Personal information
- Full name: Sydney Walter Austin
- Born: 16 November 1866 Sydney, Australia
- Died: 9 September 1932 (aged 65) Randwick, Sydney, Australia
- Batting: Right-handed
- Bowling: Right-arm leg-spin

Domestic team information
- 1892–1894: New South Wales

Career statistics
| Competition | First-class |
| Matches | 8 |
| Runs scored | 176 |
| Batting average | 14.66 |
| 100s/50s | 0/0 |
| Top score | 43 |
| Balls bowled | 1797 |
| Wickets | 53 |
| Bowling average | 11.69 |
| 5 wickets in innings | 6 |
| 10 wickets in match | 1 |
| Best bowling | 8/14 |
| Catches/stumpings | 2/0 |
- Source: Cricinfo, 24 March 2018

= Sydney Austin =

Australian cricketer (1866–1932)

Sydney Walter Austin (16 November 1866 – 9 September 1932) was an Australian cricketer. He played eight first-class matches for New South Wales between April 1893 and February 1894.

==Biography==
Austin was described as a "veritable W.G." in junior cricket due to his physique and performances. However, he played for the minor club Clyde in Moore Park cricket, and while he was often offered a place by clubs in higher standard competitions he remained loyal to his club.
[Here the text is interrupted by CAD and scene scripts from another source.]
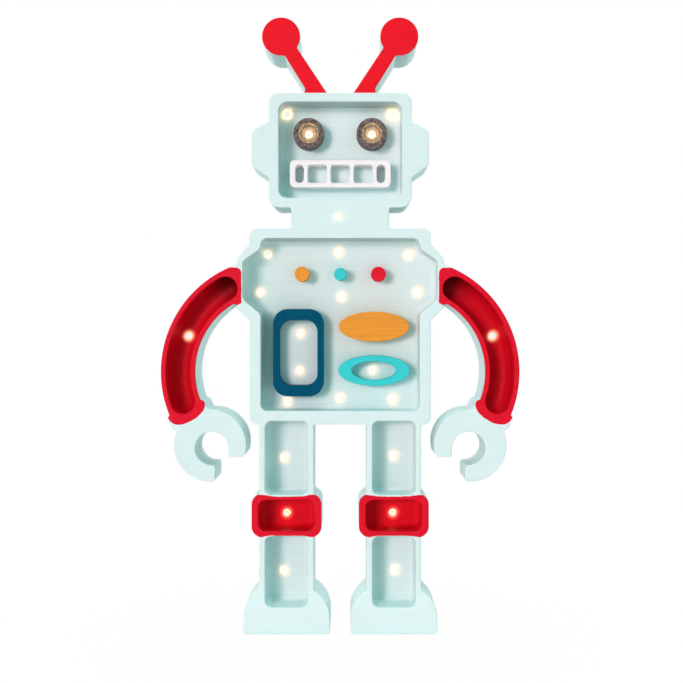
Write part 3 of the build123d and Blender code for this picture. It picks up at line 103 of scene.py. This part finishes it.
# ---------------------------------------------------------------- light
KEYS = (                                 # each soft light's way, strength, angle and colour
    ("left", Vector((0.475, 1.0, -0.13)), 1.70, 15.0, (1.0, 0.765, 0.785)),
    ("left_side", Vector((1.7, 1.0, -0.4)), 0.15, 24.0, (1.0, 0.65, 0.72)),
    ("right", Vector((-0.72, 1.0, -0.12)), 0.10, 16.0, (0.52, 1.0, 0.98)),
    ("right_side", Vector((-1.7, 1.0, -0.4)), 0.08, 24.0, (0.7, 1.0, 1.0)),
    ("upper_left", Vector((0.3, 1.0, -0.28)), 0.24, 20.0, (1.0, 0.72, 0.76)),
    ("upper_right", Vector((-0.5, 1.0, -0.30)), 0.15, 20.0, (0.60, 1.0, 0.98)),
    ("above", Vector((0.0, 0.25, -1.0)), 0.70, 24.0, (0.80, 1.0, 1.0)),
)
FRONT_FILL = (0.01, 0.17, 0.155, 1.0)    # light of the room in front of the lamp
BACK_FILL = (1.14, 1.10, 1.07, 1.0)      # light of the white room behind it
FILL_FROM = -0.2                         # the way's y at which the front room ends
FILL_TO = 0.4                            # and at which only the room behind is left
LED_TIP = 0.80
LED_SIDE = 2.6

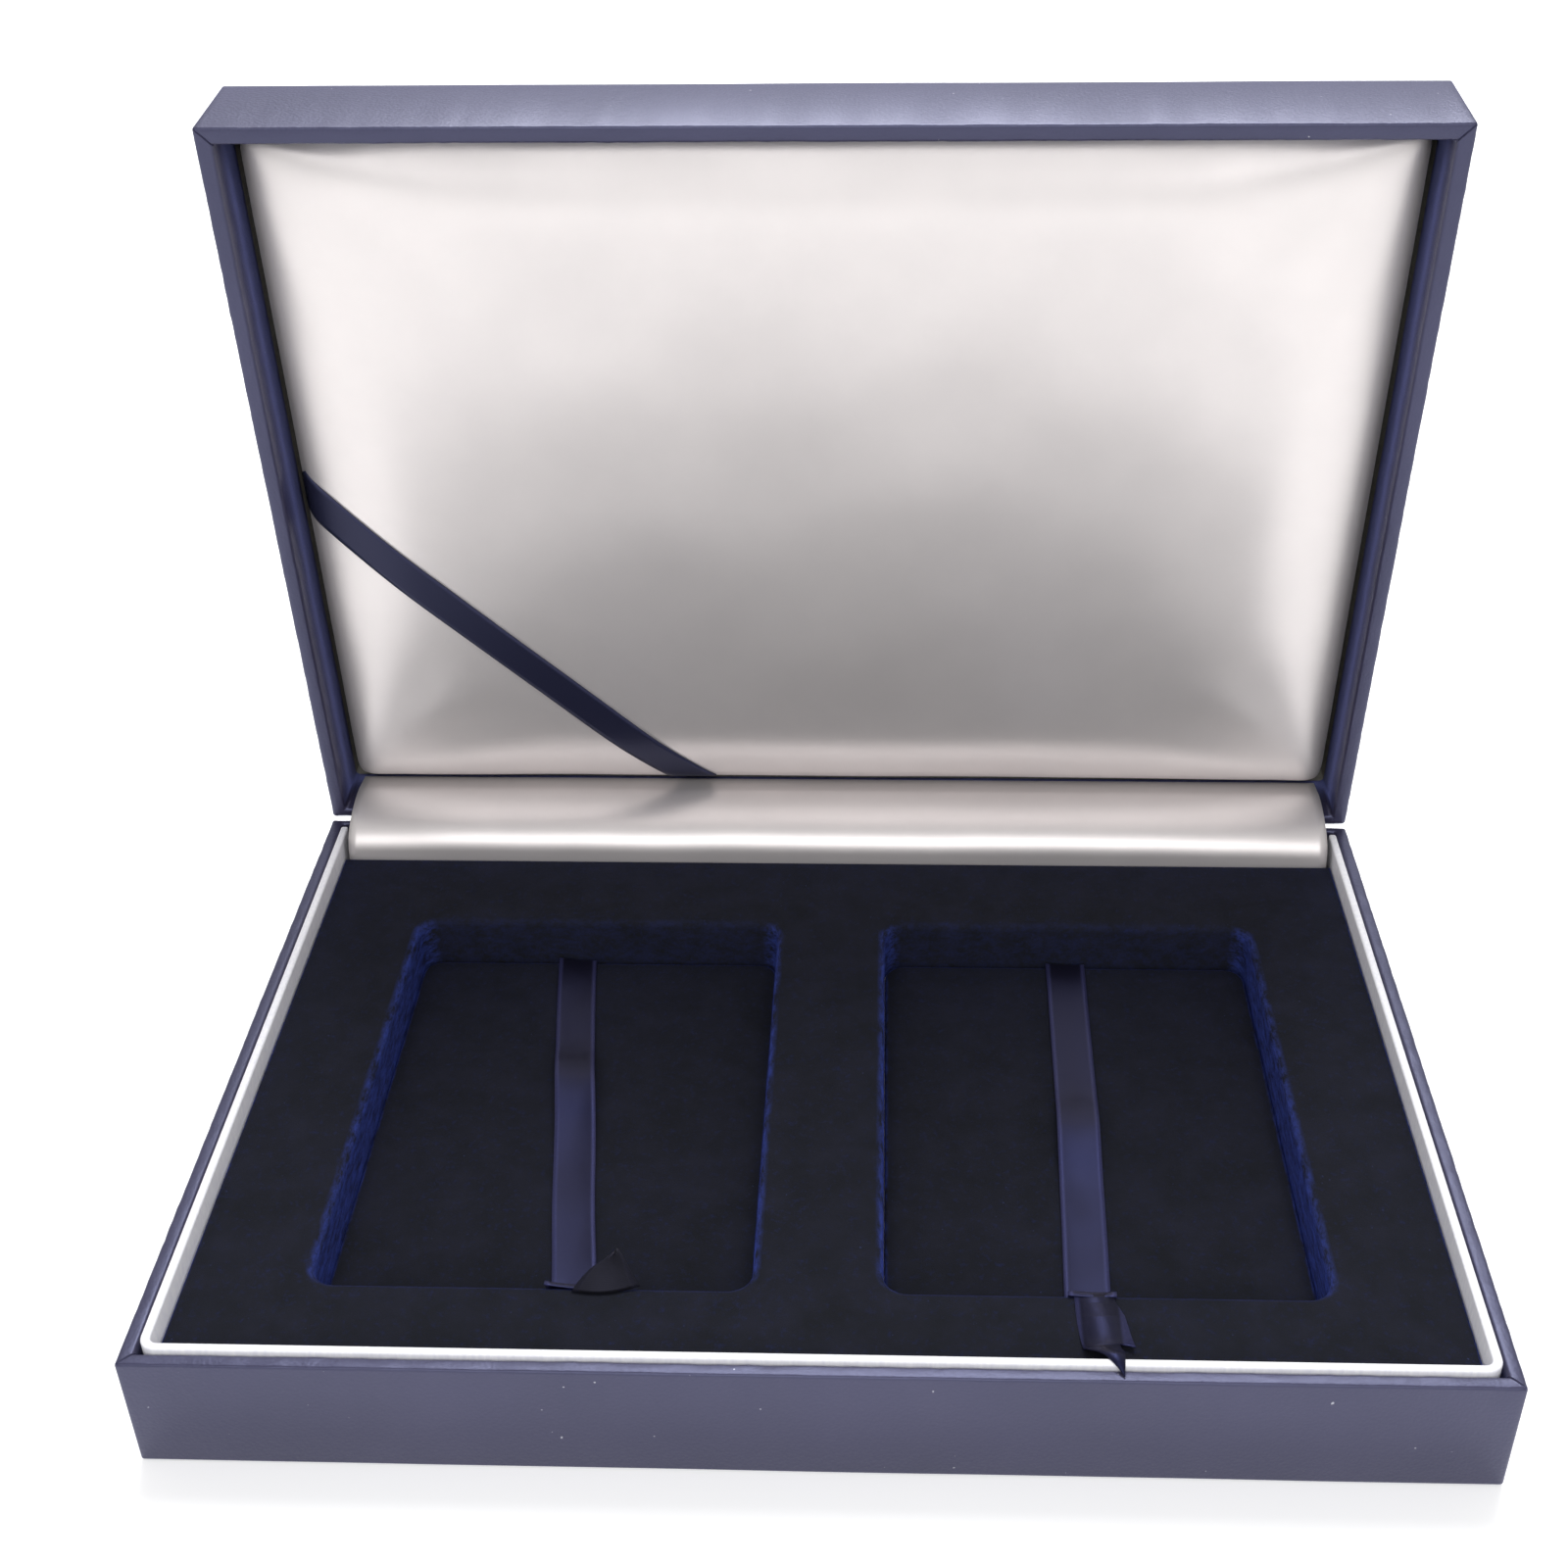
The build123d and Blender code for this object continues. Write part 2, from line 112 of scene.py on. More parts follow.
# The velvet insert
RECESS_CENTRE = 41.2 * MM
RECESS_HALF = 31.75 * MM
RECESS_LOW = -HALF_DEPTH + 18.7 * MM
RECESS_HIGH = RECESS_LOW + 86 * MM
RECESS_CORNER = 3.5 * MM
VELVET_EDGE = 1.4 * MM
PLATFORM_EDGE = 0.5 * MM
PLATFORM_SPREAD = 0.2 * MM
COLLAR_THICK = 1.35 * MM
COLLAR_CORNER = 2.5 * MM
COLLAR_EDGE = 0.4 * MM
FLOOR_PAD_GAP = 0.15 * MM
FLOOR_PAD_EDGE = 0.6 * MM
CUT_BEYOND = 5 * MM
SHARP_ANGLE = math.radians(25)

# The ribbons
RIBBON_WIDTH = 6.8 * MM
RIBBON_THICK = 0.2 * MM
RIBBON_CURL = 0.22 * MM
RIBBON_RIPPLE = 0.10 * MM
RIBBON_RIPPLE_LENGTH = 9 * MM
TAIL_CUT_STEP = 0.35 * MM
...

It was suggested this prevented him from potentially representing Australia. He was a slow bowler who generally bowled breaks from the leg on a good length; he also performed well with the bat at times.

In 1891 Austin was selected for a New South Wales junior side which played Victoria and he scored so well that it caused confusion as to why he was not already playing senior cricket. He finally joined a senior cricket team in 1894 when he joined Waverley and he took the most first grade wickets in the 1895–96 and 1897–98 seasons.

All but one match of Austin's first-class career came on New South Wales's tour of New Zealand in 1893–94, when he took 52 wickets in seven matches with his leg-spin, including 8 for 14 against Hawke's Bay. In the 160-run victory over New Zealand he opened the bowling and bowled unchanged throughout both innings, taking 7 for 63 and 6 for 35, as well as top-scoring in New South Wales's first innings with 43.

In 1896, Austin was selected in the New South Wales side to play in Sheffield Shield interstate games; however, he withdrew due to a family bereavement. By 1899, he was no longer an active cricketer.

Austin worked in the New South Wales Auditor-General's Department for 43 years. He died at his home in Randwick in 1932, aged 66, survived by his wife and a son.